▶ [Source material]:

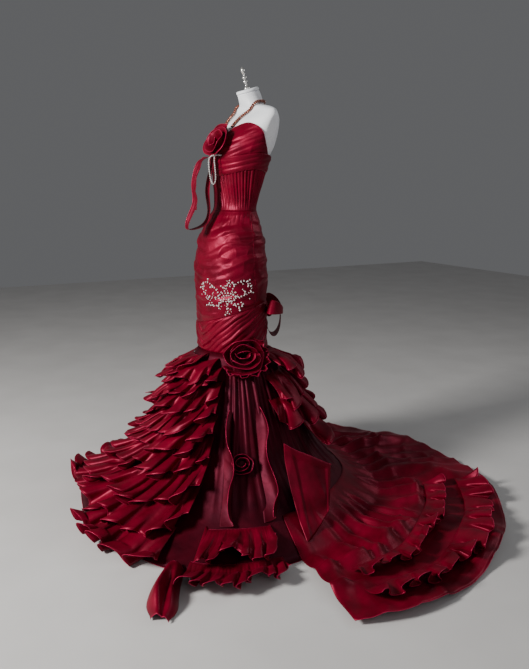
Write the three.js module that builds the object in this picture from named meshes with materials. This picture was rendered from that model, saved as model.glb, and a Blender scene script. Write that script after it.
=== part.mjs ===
// A halter-strap mermaid evening gown on a limbless dress form with a stand.
// Millimetres, +Z up, the wearer faces -Y and the wearer's left is +X. The origin is the middle
// of the stand base's underside, so the whole piece stands on z = 0.
import * as THREE from 'three';

// Driving dimensions
const WALL = 1.6; // thickness of the satin walls with their backing
const SEAM_GAP = 0.4; // between pieces that meet at a seam
const FORM_CLEARANCE = 3.6; // from the form to the inside of the cloth
const SIDE_SEAM = 97.5; // degrees round from the centre front
const COLUMN_STEP = 7.5; // degrees between the columns of the large panels
const FLARE_TOP = 640; // height where the skirt starts to flare
const BODICE_FOOT = 1372; // seam from bodice to midriff
const WAIST_SEAM = 1204; // seam from midriff to hip wrap
const FORM_FOOT = 842; // underside of the dress form
const BASE_RADIUS = 205;
const BASE_THICKNESS = 10;
const POLE_RADIUS = 16;

const COLOURS = {
  satin: 0x8e0a26,
  darkSatin: 0x6a0819,
  form: 0xe9edf2,
  metal: 0xd6d4cf,
  crystal: 0xe4e0dc,
  strap: 0x5a2420,
};

// The body's sections, from the form's foot to the top of the neck.
const BODY_LINE = [
  { z: 620, centreY: -30, halfWidth: 170, halfDepth: 134 },
  { z: 703, centreY: -33, halfWidth: 172, halfDepth: 134 },
  { z: 850, centreY: -34, halfWidth: 179, halfDepth: 134 },
  { z: 975, centreY: -36, halfWidth: 182, halfDepth: 135 },
  { z: 1100, centreY: -30, halfWidth: 158, halfDepth: 117 },
  { z: 1221, centreY: -12, halfWidth: 116, halfDepth: 75 },
  { z: 1320, centreY: 2, halfWidth: 127, halfDepth: 88 },
  { z: 1399, centreY: 14, halfWidth: 144, halfDepth: 102 },
  { z: 1462, centreY: 34, halfWidth: 168, halfDepth: 110 },
  { z: 1546, centreY: 62, halfWidth: 190, halfDepth: 86 },
  { z: 1588, centreY: 72, halfWidth: 181, halfDepth: 52 },
  { z: 1604, centreY: 72, halfWidth: 136, halfDepth: 47 },
  { z: 1614, centreY: 68, halfWidth: 82, halfDepth: 47 },
  { z: 1630, centreY: 62, halfWidth: 56, halfDepth: 50 },
  { z: 1656, centreY: 48, halfWidth: 48, halfDepth: 46 },
];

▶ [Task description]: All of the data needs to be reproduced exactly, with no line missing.

▶ [Answer]:
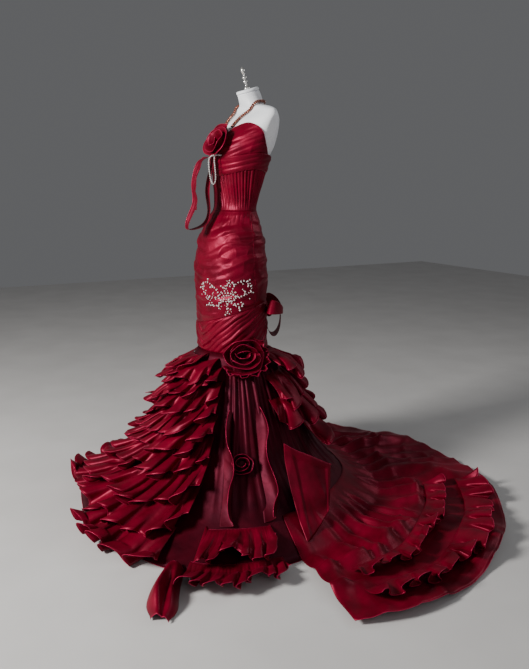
Write the three.js module that builds the object in this picture from named meshes with materials. This picture was rendered from that model, saved as model.glb, and a Blender scene script. Write that script after it.
=== part.mjs ===
// A halter-strap mermaid evening gown on a limbless dress form with a stand.
// Millimetres, +Z up, the wearer faces -Y and the wearer's left is +X. The origin is the middle
// of the stand base's underside, so the whole piece stands on z = 0.
import * as THREE from 'three';

// Driving dimensions
const WALL = 1.6; // thickness of the satin walls with their backing
const SEAM_GAP = 0.4; // between pieces that meet at a seam
const FORM_CLEARANCE = 3.6; // from the form to the inside of the cloth
const SIDE_SEAM = 97.5; // degrees round from the centre front
const COLUMN_STEP = 7.5; // degrees between the columns of the large panels
const FLARE_TOP = 640; // height where the skirt starts to flare
const BODICE_FOOT = 1372; // seam from bodice to midriff
const WAIST_SEAM = 1204; // seam from midriff to hip wrap
const FORM_FOOT = 842; // underside of the dress form
const BASE_RADIUS = 205;
const BASE_THICKNESS = 10;
const POLE_RADIUS = 16;

const COLOURS = {
  satin: 0x8e0a26,
  darkSatin: 0x6a0819,
  form: 0xe9edf2,
  metal: 0xd6d4cf,
  crystal: 0xe4e0dc,
  strap: 0x5a2420,
};

// The body's sections, from the form's foot to the top of the neck.
const BODY_LINE = [
  { z: 620, centreY: -30, halfWidth: 170, halfDepth: 134 },
  { z: 703, centreY: -33, halfWidth: 172, halfDepth: 134 },
  { z: 850, centreY: -34, halfWidth: 179, halfDepth: 134 },
  { z: 975, centreY: -36, halfWidth: 182, halfDepth: 135 },
  { z: 1100, centreY: -30, halfWidth: 158, halfDepth: 117 },
  { z: 1221, centreY: -12, halfWidth: 116, halfDepth: 75 },
  { z: 1320, centreY: 2, halfWidth: 127, halfDepth: 88 },
  { z: 1399, centreY: 14, halfWidth: 144, halfDepth: 102 },
  { z: 1462, centreY: 34, halfWidth: 168, halfDepth: 110 },
  { z: 1546, centreY: 62, halfWidth: 190, halfDepth: 86 },
  { z: 1588, centreY: 72, halfWidth: 181, halfDepth: 52 },
  { z: 1604, centreY: 72, halfWidth: 136, halfDepth: 47 },
  { z: 1614, centreY: 68, halfWidth: 82, halfDepth: 47 },
  { z: 1630, centreY: 62, halfWidth: 56, halfDepth: 50 },
  { z: 1656, centreY: 48, halfWidth: 48, halfDepth: 46 },
];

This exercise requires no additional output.